*Dataset extract*.
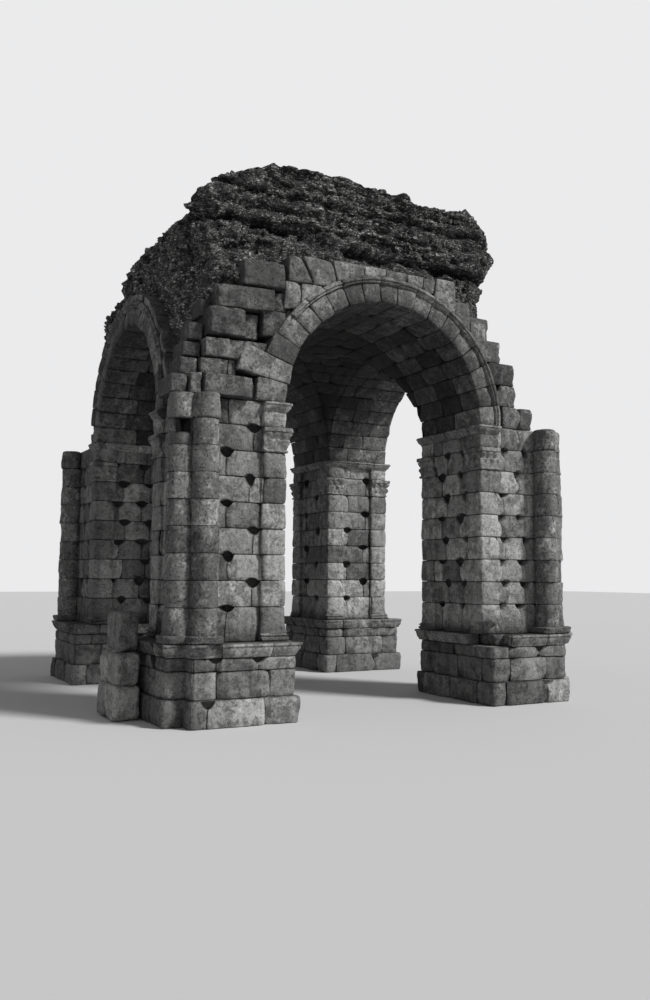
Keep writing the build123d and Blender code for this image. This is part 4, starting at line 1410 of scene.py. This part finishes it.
class Tree:
    """Short way to lay out nodes and link them."""

    def __init__(self, tree):
        self.tree = tree

    def node(self, kind, settings=None, **inputs):
        """Add a node, set its properties and fill its inputs, by name or as i0, i1, with values or links."""
        node = self.tree.nodes.new(kind)
        for key, value in (settings or {}).items():
            setattr(node, key, value)
        for key, value in inputs.items():
            socket = node.inputs[int(key[1:])] if key[0] == "i" and key[1:].isdigit() else node.inputs[key]
            if isinstance(value, bpy.types.NodeSocket):
                self.tree.links.new(value, socket)
            else:
                socket.default_value = value
        return node

    def math(self, operation, a, b=0.0, c=None, clamp=False):
        """Arithmetic on two or three values or links."""
        inputs = {"i0": a, "i1": b} if c is None else {"i0": a, "i1": b, "i2": c}
        return self.node("ShaderNodeMath", {"operation": operation, "use_clamp": clamp}, **inputs).outputs[0]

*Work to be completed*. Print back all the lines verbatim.

*Answer to the exercise*.
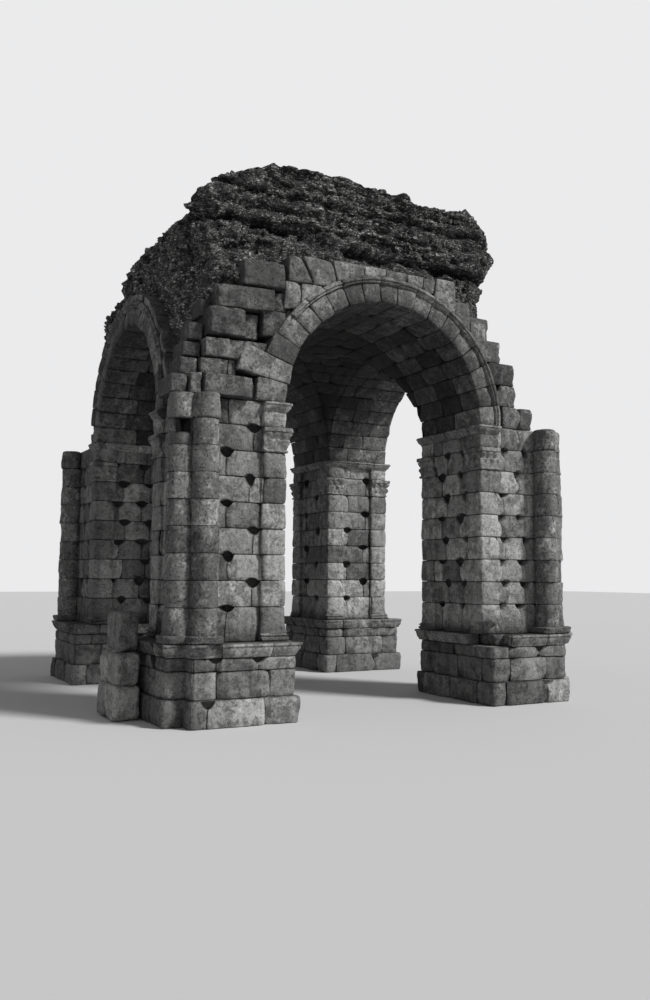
Keep writing the build123d and Blender code for this image. This is part 4, starting at line 1410 of scene.py. This part finishes it.
class Tree:
    """Short way to lay out nodes and link them."""

    def __init__(self, tree):
        self.tree = tree

    def node(self, kind, settings=None, **inputs):
        """Add a node, set its properties and fill its inputs, by name or as i0, i1, with values or links."""
        node = self.tree.nodes.new(kind)
        for key, value in (settings or {}).items():
            setattr(node, key, value)
        for key, value in inputs.items():
            socket = node.inputs[int(key[1:])] if key[0] == "i" and key[1:].isdigit() else node.inputs[key]
            if isinstance(value, bpy.types.NodeSocket):
                self.tree.links.new(value, socket)
            else:
                socket.default_value = value
        return node

    def math(self, operation, a, b=0.0, c=None, clamp=False):
        """Arithmetic on two or three values or links."""
        inputs = {"i0": a, "i1": b} if c is None else {"i0": a, "i1": b, "i2": c}
        return self.node("ShaderNodeMath", {"operation": operation, "use_clamp": clamp}, **inputs).outputs[0]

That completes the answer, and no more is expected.